● What needs to be done
Please list all lines of the material below in which the string "picture" occurs.

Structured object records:
## Start
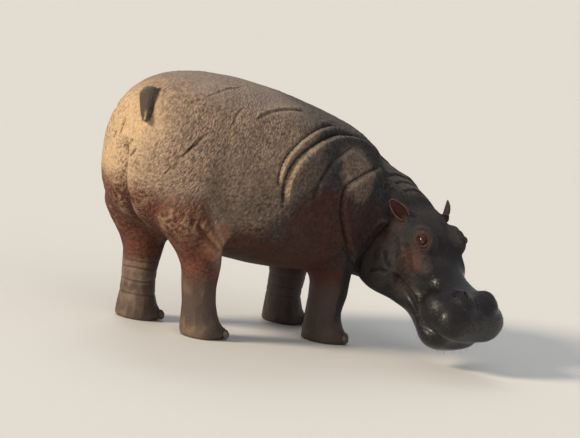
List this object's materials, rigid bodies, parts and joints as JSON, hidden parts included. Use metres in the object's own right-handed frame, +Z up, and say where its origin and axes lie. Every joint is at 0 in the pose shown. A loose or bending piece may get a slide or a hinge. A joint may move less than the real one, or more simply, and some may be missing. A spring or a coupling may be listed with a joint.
{
  "type": "hippopotamus",
  "caption": "Life-size adult hippopotamus standing square on her feet, head lowered and turned to her right, as a still museum model.",
  "frame": {"origin": "on the floor, under the middle of the model's bounding box", "axes": "+Z up, +X the way the trunk faces, +Y towards the animal's left; the head points along -Y"},
  "size_m": [2.0638, 1.7894, 1.4351],
  "materials": {
    "hide_body": "dry rough hide, grey-brown, reddish below",
    "hide_neck": "damp hide, dark grey-brown",
    "hide_head": "wet hide, charcoal",
    "hide_leg": "damp hide, grey-brown with a reddish tone",
    "hide_ear": "thin hide, red-brown inside",
    "hide_tail": "dark grey hide with stiff bristles",
    "eye": "wet, brown iris and dark pupil",
    "toenail": "dull dark horn"
  },
  "bodies": {
    "root": {"trunk": "hide_body", "neck": "hide_neck", "head": "hide_head", "lower_jaw": "hide_head", "ear_left": "hide_ear", "ear_right": "hide_ear", "eye_left": "eye", "eye_right": "eye", "tail": "hide_tail", "hind_leg_left": "hide_leg", "hind_foot_left": "hide_leg", "toenail_hind_left_1": "toenail", "toenail_hind_left_2": "toenail", "toenail_hind_left_3": "toenail", "toenail_hind_left_4": "toenail", "hind_leg_right": "hide_leg", "hind_foot_right": "hide_leg", "toenail_hind_right_1": "toenail", "toenail_hind_right_2": "toenail", "toenail_hind_right_3": "toenail", "toenail_hind_right_4": "toenail", "fore_leg_left": "hide_leg", "fore_foot_left": "hide_leg", "toenail_fore_left_1": "toenail", "toenail_fore_left_2": "toenail", "toenail_fore_left_3": "toenail", "toenail_fore_left_4": "toenail", "fore_leg_right": "hide_leg", "fore_foot_right": "hide_leg", "toenail_fore_right_1": "toenail", "toenail_fore_right_2": "toenail", "toenail_fore_right_3": "toenail", "toenail_fore_right_4": "toenail"}
  },
  "joints": []
}
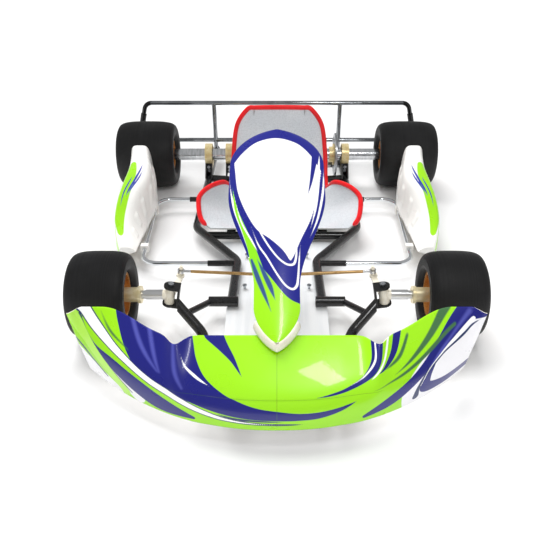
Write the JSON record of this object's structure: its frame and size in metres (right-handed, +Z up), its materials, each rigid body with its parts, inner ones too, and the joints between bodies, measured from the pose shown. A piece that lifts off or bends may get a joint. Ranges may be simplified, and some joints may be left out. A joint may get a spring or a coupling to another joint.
{
  "type": "kart chassis",
  "caption": "Rolling racing kart chassis: black tube frame, live rear axle with a brake disc, slick tyres on bronze rims, bucket seat, side pods, front fairing and steering panel.",
  "frame": {"origin": "on the ground, half way along and half way across the chassis", "axes": "-Y towards the nose, +Z up, +X towards the driver's left"},
  "size_m": [1.336, 1.804, 0.536],
  "materials": {
    "frame_black": "gloss powder coat",
    "fitting_black": "satin black coat",
    "bumper_grey": "satin grey coat",
    "steel_plated": "bright zinc plate",
    "chrome": "chromium plate",
    "spindle_cream": "cream epoxy coat",
    "gold_light": "pale gold anodised",
    "gold_rod": "gold anodised",
    "bronze_rim": "bronze anodised",
    "bearing_steel": "ground",
    "axle_steel": "ground and polished",
    "disc_steel": "turned and drilled",
    "caliper_alu": "satin",
    "pad_lining": "friction lining",
    "tyre": "slick",
    "pod_white": "gloss",
    "fairing_lime": "gloss, printed film",
    "panel_blue": "gloss, printed film",
    "tray_alu": "mill finish sheet",
    "seat_silver": "silver gel coat over glass fibre",
    "trim_red": "satin edge trim",
    "nylon_white": "nylon"
  },
  "bodies": {
    "chassis": {"frame_rail_left": "frame_black", "frame_rail_right": "frame_black", "front_tube_left": "frame_black", "front_tube_right": "frame_black", "front_cross_tube": "frame_black", "front_links": "frame_black", "seat_cross_tube": "frame_black", "rear_cross_tube": "frame_black", "kingpin_yoke_left": "fitting_black", "kingpin_yoke_right": "fitting_black", "kingpin_bolts": "steel_plated", "bearing_hangers": "fitting_black", "bearing_carriers": "gold_light", "axle_bearings": "bearing_steel", "hanger_bolts": "steel_plated", "side_bar_sockets": "fitting_black", "side_bar_left": "chrome", "side_bar_right": "chrome", "side_pod_left": "pod_white", "side_pod_right": "pod_white", "floor_tray": "tray_alu", "tray_studs": "steel_plated", "seat_shell": "seat_silver", "seat_edge_trim": "trim_red", "seat_stays": "fitting_black", "front_bumper": "bumper_grey", "front_fairing": "fairing_lime", "front_panel": "panel_blue", "panel_bracket": "fitting_black", "shaft_supports": "frame_black", "shaft_bearing": "nylon_white", "rear_bumper_upper": "chrome", "rear_bumper_lower": "chrome", "rear_bumper_uprights": "fitting_black", "rear_bumper_fittings": "fitting_black", "brake_caliper": "caliper_alu", "brake_pads": "pad_lining", "pedal_pivots": "frame_black"},
    "rear_axle_assembly": {"rear_axle": "axle_steel", "rear_hub_left": "bronze_rim", "rear_hub_right": "bronze_rim", "rear_rim_left": "bronze_rim", "rear_rim_right": "bronze_rim", "rear_tyre_left": "tyre", "rear_tyre_right": "tyre", "brake_disc": "disc_steel", "disc_carrier": "gold_light"},
    "stub_left": {"stub_axle_left": "spindle_cream"},
    "stub_right": {"stub_axle_right": "spindle_cream"},
    "front_wheel_left": {"front_hub_left": "gold_light", "front_rim_left": "bronze_rim", "front_tyre_left": "tyre"},
    "front_wheel_right": {"front_hub_right": "gold_light", "front_rim_right": "bronze_rim", "front_tyre_right": "tyre"},
    "steering": {"steering_shaft": "steel_plated"},
    "tie_rod_l": {"tie_rod_left": "gold_rod"},
    "tie_rod_r": {"tie_rod_right": "gold_rod"},
    "brake_lever": {"brake_pedal": "steel_plated"},
    "throttle_lever": {"throttle_pedal": "steel_plated"}
  },
  "joints": [
    {"name": "steer_left", "type": "hinge", "parent": "chassis", "child": "stub_left", "pos_m": [0.314, -0.432, 0.129], "axis": [-0.1736, 0, 0.9848], "range_deg": [-15, 15]},
    {"name": "steer_right", "type": "hinge", "parent": "chassis", "child": "stub_right", "pos_m": [-0.314, -0.432, 0.129], "axis": [0.1736, 0, 0.9848], "range_deg": [-15, 15]},
    {"name": "steering_shaft_turn", "type": "hinge", "parent": "chassis", "child": "steering", "pos_m": [0, -0.35728, 0.15936], "axis": [0, 0.6561, 0.7547], "range_deg": [-30, 30]},
    {"name": "tie_rod_left_pivot", "type": "hinge", "parent": "stub_left", "child": "tie_rod_l", "pos_m": [0.297, -0.312, 0.134], "axis": [-0.1736, 0, 0.9848], "range_deg": [-18, 18]},
    {"name": "tie_rod_right_pivot", "type": "hinge", "parent": "stub_right", "child": "tie_rod_r", "pos_m": [-0.297, -0.312, 0.134], "axis": [0.1736, 0, 0.9848], "range_deg": [-18, 18]},
    {"name": "front_wheel_left_spin", "type": "hinge", "parent": "stub_left", "child": "front_wheel_left", "pos_m": [0.51, -0.432, 0.129], "axis": [1, 0, 0], "continuous": true},
    {"name": "front_wheel_right_spin", "type": "hinge", "parent": "stub_right", "child": "front_wheel_right", "pos_m": [-0.51, -0.432, 0.129], "axis": [1, 0, 0], "continuous": true},
    {"name": "rear_axle_spin", "type": "hinge", "parent": "chassis", "child": "rear_axle_assembly", "pos_m": [0, 0.613, 0.139], "axis": [1, 0, 0], "continuous": true},
    {"name": "brake_pedal_pivot", "type": "hinge", "parent": "chassis", "child": "brake_lever", "pos_m": [0.108, -0.716, 0.084], "axis": [1, 0, 0], "range_deg": [0, 20], "stiffness_Nm_per_rad": 2, "springref_deg": -5.73},
    {"name": "throttle_pedal_pivot", "type": "hinge", "parent": "chassis", "child": "throttle_lever", "pos_m": [-0.108, -0.716, 0.084], "axis": [1, 0, 0], "range_deg": [0, 25], "stiffness_Nm_per_rad": 1.5, "springref_deg": -5.73}
  ],
  "couplings": [
    {"joint": "steer_right", "follows": "steer_left", "ratio": 1},
    {"joint": "steering_shaft_turn", "follows": "steer_left", "ratio": 1.9052},
    {"joint": "tie_rod_left_pivot", "follows": "steer_left", "ratio": -1.1614},
    {"joint": "tie_rod_right_pivot", "follows": "steer_left", "ratio": -1.1614}
  ]
}
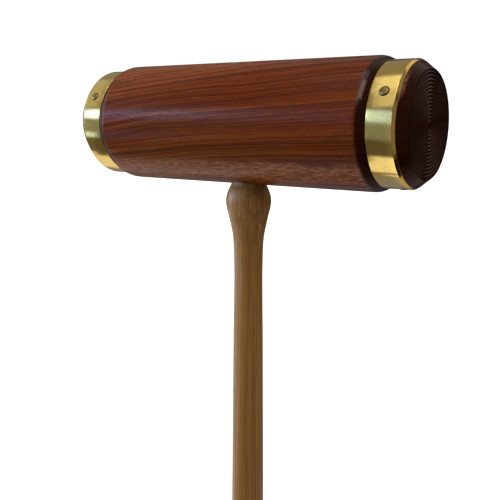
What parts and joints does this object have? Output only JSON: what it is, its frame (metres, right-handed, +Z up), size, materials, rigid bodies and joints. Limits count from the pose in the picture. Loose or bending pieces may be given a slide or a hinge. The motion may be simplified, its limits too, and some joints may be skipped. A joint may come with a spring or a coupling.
{
  "type": "wooden mallet",
  "caption": "Long-handled croquet-pattern wooden mallet: round dark hardwood head with pinned brass end rings and grooved faces, wedged on a slim tapered ash handle.",
  "frame": {"origin": "on the handle's axis, at the middle of the straight grip", "axes": "+Z up along the handle from the butt to the head; +X along the head's axis towards its right striking face; +Y across the head, with the first pin of each ring on the -Y side"},
  "size_m": [0.238, 0.0762, 0.9144],
  "materials": {
    "head_wood": "satin",
    "ring_brass": "satin",
    "pin_brass": "satin",
    "handle_wood": "satin",
    "wedge_wood": "satin"
  },
  "bodies": {
    "root": {"head": "head_wood", "brass_ring_left": "ring_brass", "brass_ring_right": "ring_brass", "ring_pin_left_1": "pin_brass", "ring_pin_left_2": "pin_brass", "ring_pin_left_3": "pin_brass", "ring_pin_right_1": "pin_brass", "ring_pin_right_2": "pin_brass", "ring_pin_right_3": "pin_brass", "handle": "handle_wood", "handle_wedge": "wedge_wood"}
  },
  "joints": []
}
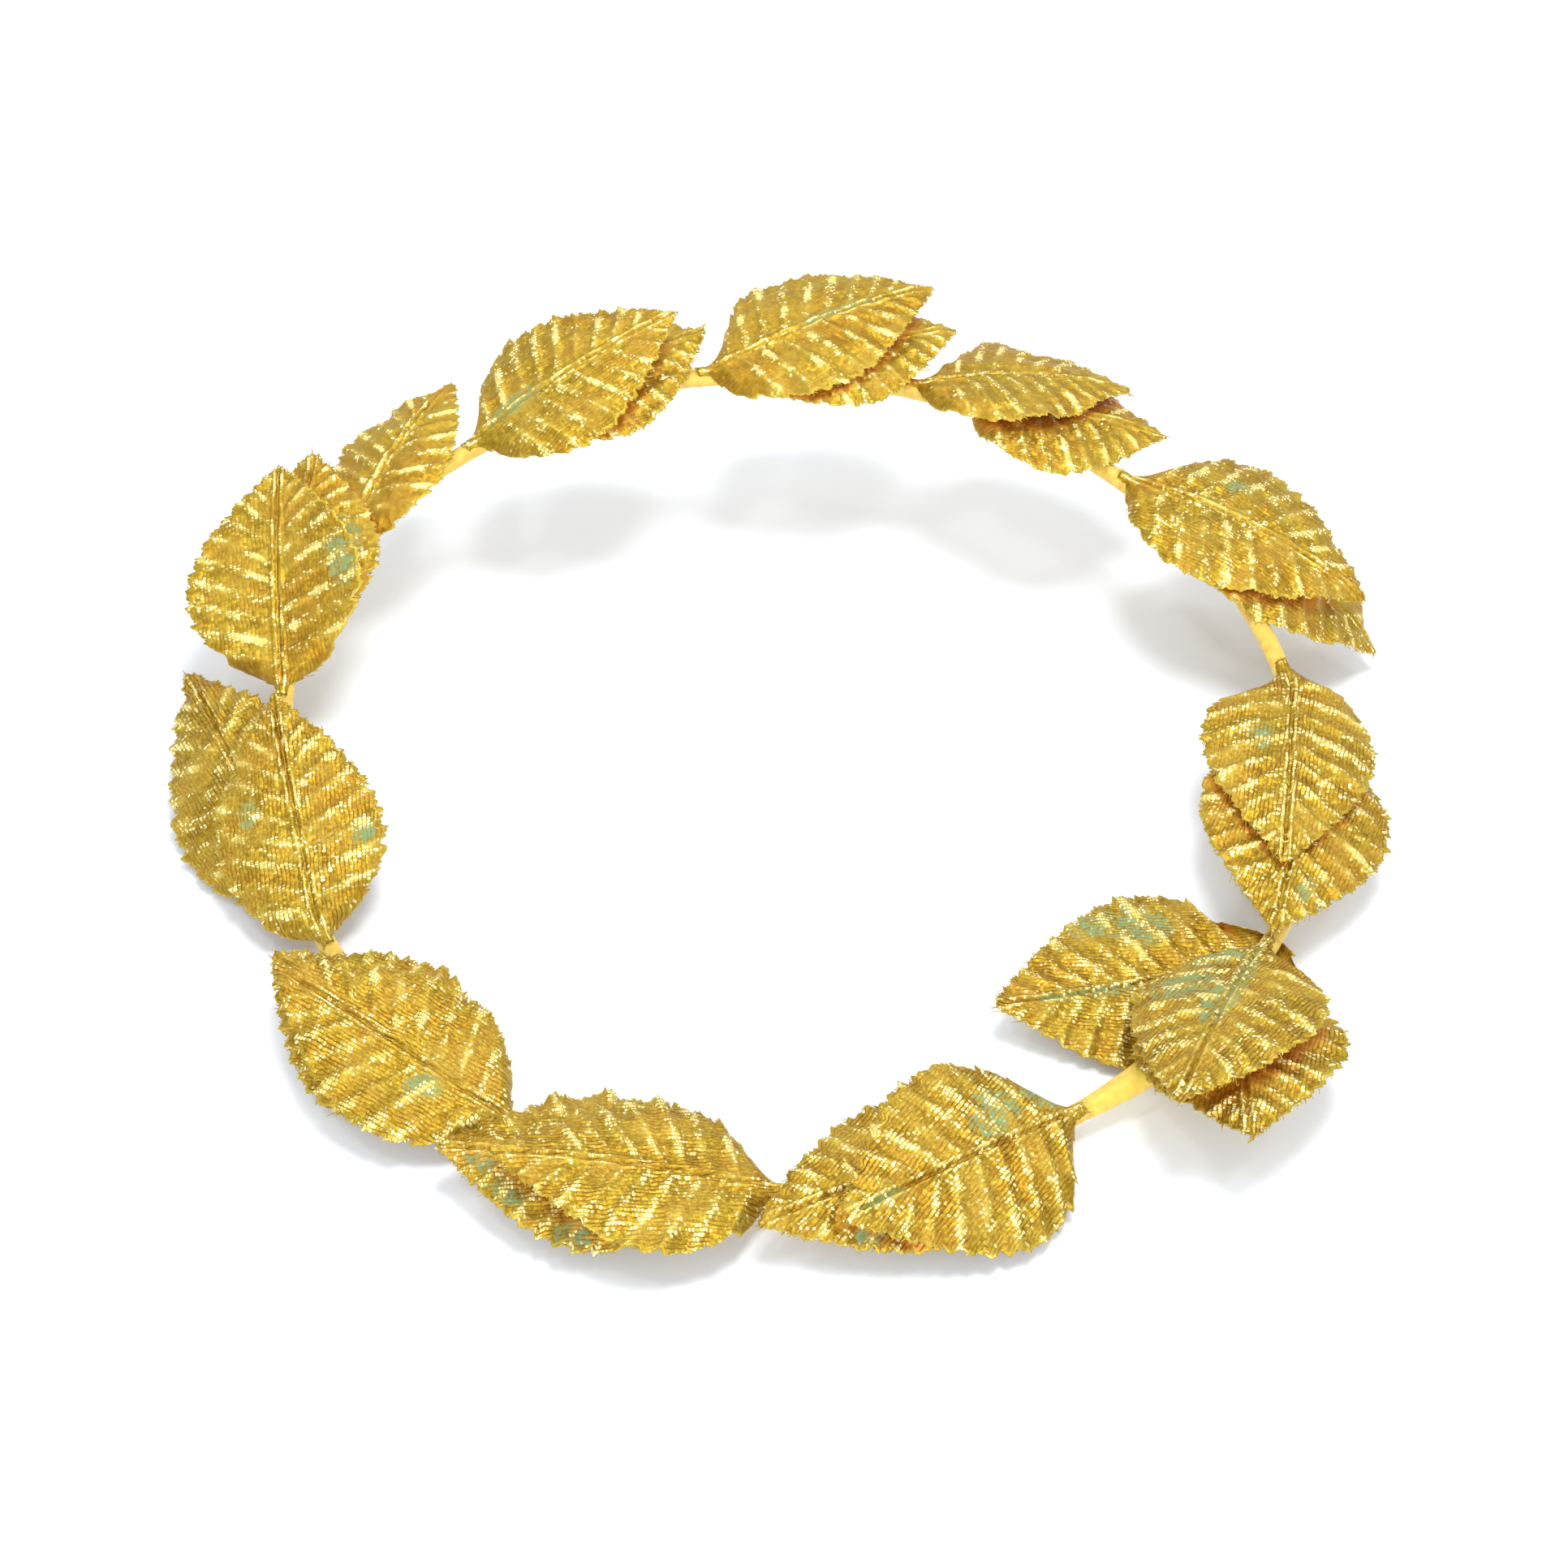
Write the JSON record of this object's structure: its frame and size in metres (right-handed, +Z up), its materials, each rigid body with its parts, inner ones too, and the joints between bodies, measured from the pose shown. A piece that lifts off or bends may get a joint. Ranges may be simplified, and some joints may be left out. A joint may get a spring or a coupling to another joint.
{
  "type": "laurel wreath crown",
  "caption": "Open hoop crown of pointed gold cloth leaves set in pairs on a thin bound stem, spliced at one side, for wearing round a head.",
  "frame": {"origin": "middle of the overall box in plan, on the plane that the wreath rests on", "axes": "+Z up, through the hoop; +Y to the raised back of the hoop; +X to the right as the picture looks at it from the front"},
  "size_m": [0.2328, 0.2224, 0.0495],
  "materials": {
    "stem": "crepe paper binding, pale gold, soft sheen",
    "splice": "crepe tape wound round the joined ends, pale gold",
    "leaf": "woven metallic gold cloth, pressed veins, bright glints"
  },
  "bodies": {
    "root": {"hoop_stem": "stem", "splice_wrap": "splice", "leaf_01_upper": "leaf", "leaf_01_lower": "leaf", "leaf_02_upper": "leaf", "leaf_02_lower": "leaf", "leaf_03_upper": "leaf", "leaf_03_lower": "leaf", "leaf_04_upper": "leaf", "leaf_04_lower": "leaf", "leaf_05_upper": "leaf", "leaf_05_lower": "leaf", "leaf_06_upper": "leaf", "leaf_07_upper": "leaf", "leaf_07_lower": "leaf", "leaf_08_upper": "leaf", "leaf_08_lower": "leaf", "leaf_09_upper": "leaf", "leaf_09_lower": "leaf", "leaf_10_upper": "leaf", "leaf_10_lower": "leaf", "leaf_11_upper": "leaf", "leaf_11_lower": "leaf", "leaf_12_upper": "leaf", "leaf_12_lower": "leaf", "leaf_12_inner": "leaf"}
  },
  "joints": []
}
## End
● Response to the task
What parts and joints does this object have? Output only JSON: what it is, its frame (metres, right-handed, +Z up), size, materials, rigid bodies and joints. Limits count from the pose in the picture. Loose or bending pieces may be given a slide or a hinge. The motion may be simplified, its limits too, and some joints may be skipped. A joint may come with a spring or a coupling.
  "frame": {"origin": "middle of the overall box in plan, on the plane that the wreath rests on", "axes": "+Z up, through the hoop; +Y to the raised back of the hoop; +X to the right as the picture looks at it from the front"},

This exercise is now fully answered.